官网介绍
https://spark.apache.org/docs/latest/ml-features.html#word2vec
使用方式
val conf = new SparkConf().setAppName("Word2Vec example").setMaster("local")
val sc = new SparkContext(conf)
val sqlContext = new SQLContext(sc)
// $example on$
// Input data: Each row is a bag of words from a sentence or document.
val documentDF = sqlContext.createDataFrame(Seq(
"Hi I heard about Spark spark".split(" "),
"I wish Java could use case classes".split(" "),
"Logistic regression models are neat".split(" ")
).map(Tuple1.apply)).toDF("text")
// Learn a mapping from words to Vectors.

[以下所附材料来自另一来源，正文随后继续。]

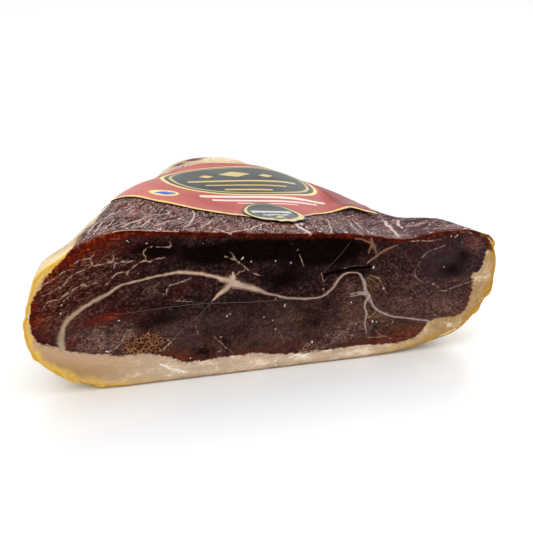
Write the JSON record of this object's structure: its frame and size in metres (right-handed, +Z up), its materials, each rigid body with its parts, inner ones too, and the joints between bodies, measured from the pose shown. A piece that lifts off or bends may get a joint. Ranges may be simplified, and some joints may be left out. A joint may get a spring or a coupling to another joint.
{
  "type": "half serrano ham",
  "caption": "Half of a boneless dry-cured ham in clear vacuum film, lying on its fat with the dark marbled cut face in front, tapering to the back, with a plain label over the top.",
  "frame": {"origin": "on the floor, under the middle of the part's box", "axes": "+X to the right along the cut face, +Y from the cut face to the small end, +Z up"},
  "size_m": [0.2825, 0.229, 0.0894],
  "materials": {
    "lean": "dark red-brown cured lean meat with pale marbling and seams of fat, slightly shiny under its film",
    "fat": "cream to golden cured fat and rind, smooth and waxy",
    "film": "clear, skin-tight, glossy vacuum film with fine creases",
    "label": "red printed film label with a dark panel and thin gold lines, satin",
    "sticker": "dark oval paper sticker with a gold ring, satin"
  },
  "bodies": {
    "root": {"lean_meat": "lean", "fat_layer": "fat", "vacuum_film": "film", "label": "label", "oval_sticker": "sticker"}
  },
  "joints": []
}
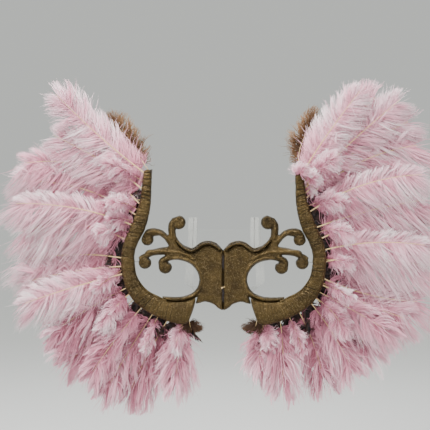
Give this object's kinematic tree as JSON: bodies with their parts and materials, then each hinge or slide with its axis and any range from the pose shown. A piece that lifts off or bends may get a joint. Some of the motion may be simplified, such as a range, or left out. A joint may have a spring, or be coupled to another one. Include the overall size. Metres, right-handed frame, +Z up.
{
  "type": "feather backpiece",
  "caption": "Showgirl backpiece: gold padded scroll frame worn on shoulder straps, with pink ostrich plumes fanned around both sides.",
  "frame": {"origin": "on the centre seam, in the plane of the frame's wearer-side face, at the height of the two shoulder notches", "axes": "+X to the wearer's right (right in a view from behind), +Y to the wearer's front, +Z up"},
  "size_m": [1.9421, 0.2914, 1.4693],
  "materials": {
    "gold_cloth": "crinkled metallic cloth over foam",
    "pink_plume": "soft ostrich barbs on straw quills",
    "bronze_feather": "soft bronze barbs",
    "coque_feather": "glossy black-brown cock feathers",
    "casing_tape": "woven cotton tape",
    "sheer_strap": "sheer net strap"
  },
  "bodies": {
    "root": {"band_left": "gold_cloth", "band_right": "gold_cloth", "bronze_left_low": "bronze_feather", "bronze_left_top": "bronze_feather", "bronze_right_low": "bronze_feather", "bronze_right_top": "bronze_feather", "casing_left": "casing_tape", "casing_right": "casing_tape", "coque_row_left": "coque_feather", "coque_row_right": "coque_feather", "fluff_left_1": "pink_plume", "fluff_left_2": "pink_plume", "fluff_left_3": "pink_plume", "fluff_left_4": "pink_plume", "fluff_right_1": "pink_plume", "fluff_right_2": "pink_plume", "fluff_right_3": "pink_plume", "fluff_right_4": "pink_plume", "panel_left": "gold_cloth", "panel_right": "gold_cloth", "plume_left_01": "pink_plume", "plume_left_02": "pink_plume", "plume_left_03": "pink_plume", "plume_left_04": "pink_plume", "plume_left_05": "pink_plume", "plume_left_06": "pink_plume", "plume_left_07": "pink_plume", "plume_left_08": "pink_plume", "plume_left_09": "pink_plume", "plume_left_10": "pink_plume", "plume_left_11": "pink_plume", "plume_left_12": "pink_plume", "plume_left_13": "pink_plume", "plume_right_01": "pink_plume", "plume_right_02": "pink_plume", "plume_right_03": "pink_plume", "plume_right_04": "pink_plume", "plume_right_05": "pink_plume", "plume_right_06": "pink_plume", "plume_right_07": "pink_plume", "plume_right_08": "pink_plume", "plume_right_09": "pink_plume", "plume_right_10": "pink_plume", "plume_right_11": "pink_plume", "plume_right_12": "pink_plume", "plume_right_13": "pink_plume", "plume_right_14": "pink_plume", "roll_left": "gold_cloth", "roll_right": "gold_cloth", "scroll_crest_left": "gold_cloth", "scroll_crest_right": "gold_cloth", "scroll_inner_left": "gold_cloth", "scroll_inner_right": "gold_cloth", "scroll_middle_left": "gold_cloth", "scroll_middle_right": "gold_cloth", "scroll_outer_left": "gold_cloth", "scroll_outer_right": "gold_cloth", "strap_left": "sheer_strap", "strap_right": "sheer_strap"}
  },
  "joints": []
}
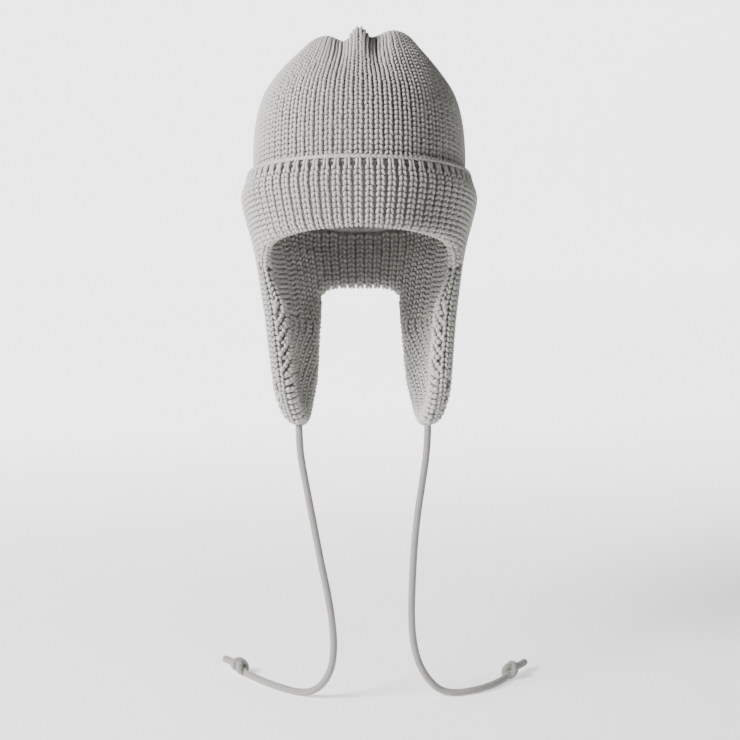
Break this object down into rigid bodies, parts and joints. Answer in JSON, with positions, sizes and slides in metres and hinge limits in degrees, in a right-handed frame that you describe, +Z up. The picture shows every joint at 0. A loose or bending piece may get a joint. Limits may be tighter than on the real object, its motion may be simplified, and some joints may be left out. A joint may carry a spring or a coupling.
{
  "type": "knitted aviator hat",
  "caption": "Rib-knitted hat with a gathered crown, a deep turned-up band, double-layer ear flaps and two knotted tie cords, in its worn form.",
  "frame": {"origin": "the head seat: the centre of the head hollow at the middle of the turned-up band, where the head's widest girth is held", "axes": "+Z up as worn, -Y the way the face looks, +X toward the wearer's left; the knitted body leans back by 20 degrees about X"},
  "size_m": [0.2392, 0.2143, 0.4931],
  "materials": {
    "rib_knit": "soft matte rib knit",
    "cord_knit": "fine matte tubular knit"
  },
  "bodies": {
    "root": {"crown": "rib_knit", "cuff_band": "rib_knit", "ear_flap_left": "rib_knit", "ear_flap_right": "rib_knit", "cord_left": "cord_knit", "cord_right": "cord_knit", "knot_left": "cord_knit", "knot_right": "cord_knit"}
  },
  "joints": []
}
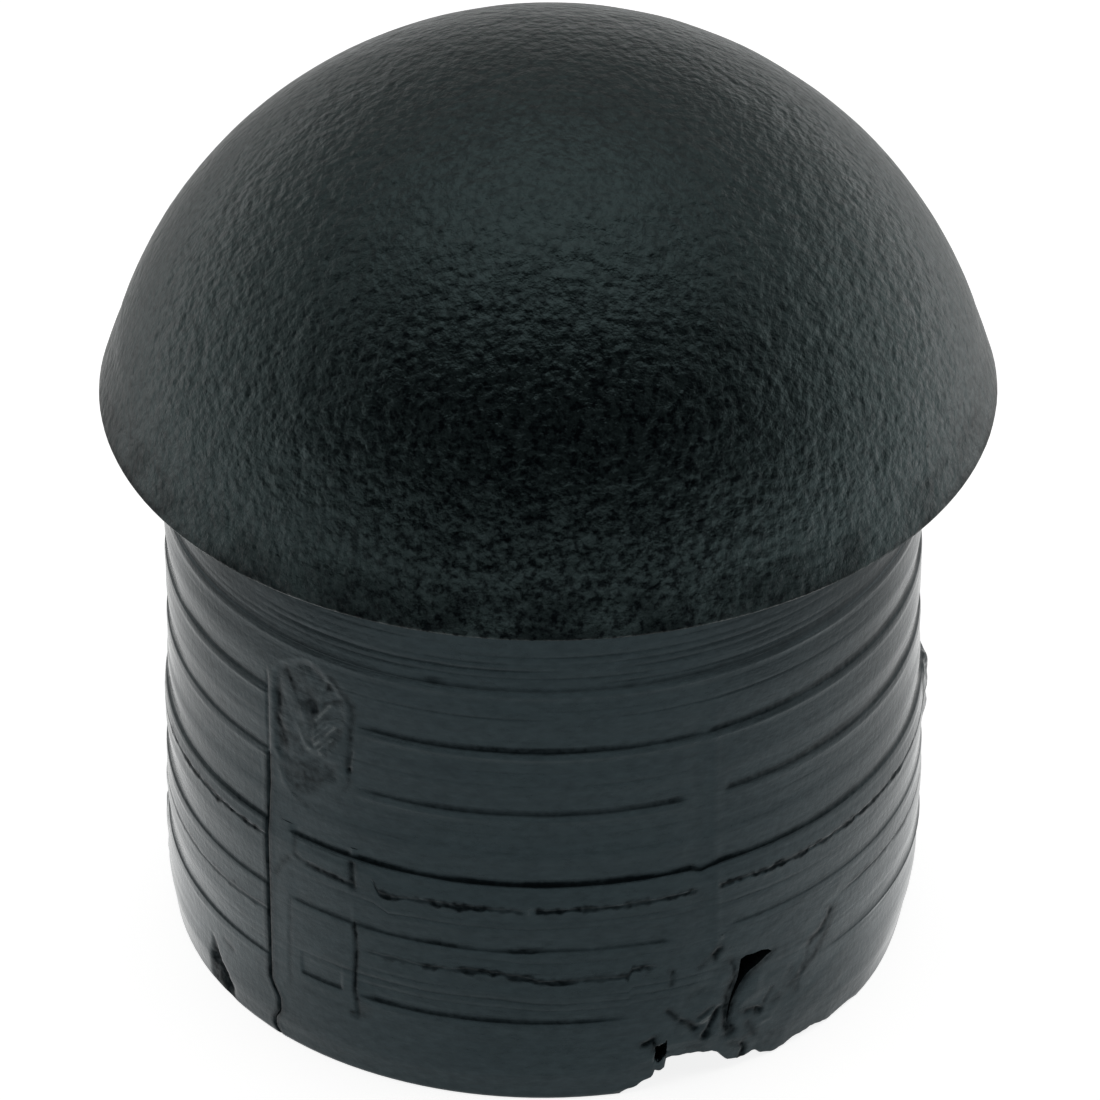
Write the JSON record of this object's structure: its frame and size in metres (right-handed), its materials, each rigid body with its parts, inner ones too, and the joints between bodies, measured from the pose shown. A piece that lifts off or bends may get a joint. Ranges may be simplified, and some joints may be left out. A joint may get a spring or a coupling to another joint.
{
  "type": "tube end cap",
  "caption": "Domed push-in end cap for a round tube, with a hollow shank of barbed bands, moulded in one piece and torn at its open end.",
  "frame": {"origin": "centre of the shank's open end, on which the cap stands", "axes": "+Z along the shank's axis through the dome, -Y the front, with the tear and the chip to its right, +X to the right"},
  "size_m": [0.0254, 0.0254, 0.0276],
  "materials": {
    "moulded_rubber": "fine grained satin on the dome, smooth satin on the shank"
  },
  "bodies": {
    "root": {"end_cap": "moulded_rubber"}
  },
  "joints": []
}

val word2Vec = new Word2Vec()
.setInputCol("text")
.setOutputCol("result")
.setVectorSize(3)
.setMinCount(0)
val model = word2Vec.fit(documentDF)
model.getVectors.show(false)
val result = model.transform(documentDF)
spark word2vec不仅计算了词的向量值,还可以计算词的关联词列表,以及一行文本的词向量
如果仅仅想通过word2vec计算词的向量,直接通过model.getVectors
就可以获取到了
想获取词的关联词列表
model.findSynonyms("Spark",10)
可以获取
获取文本的向量值
val result = model.transform(documentDF) result.select("result").take(3).foreach(println)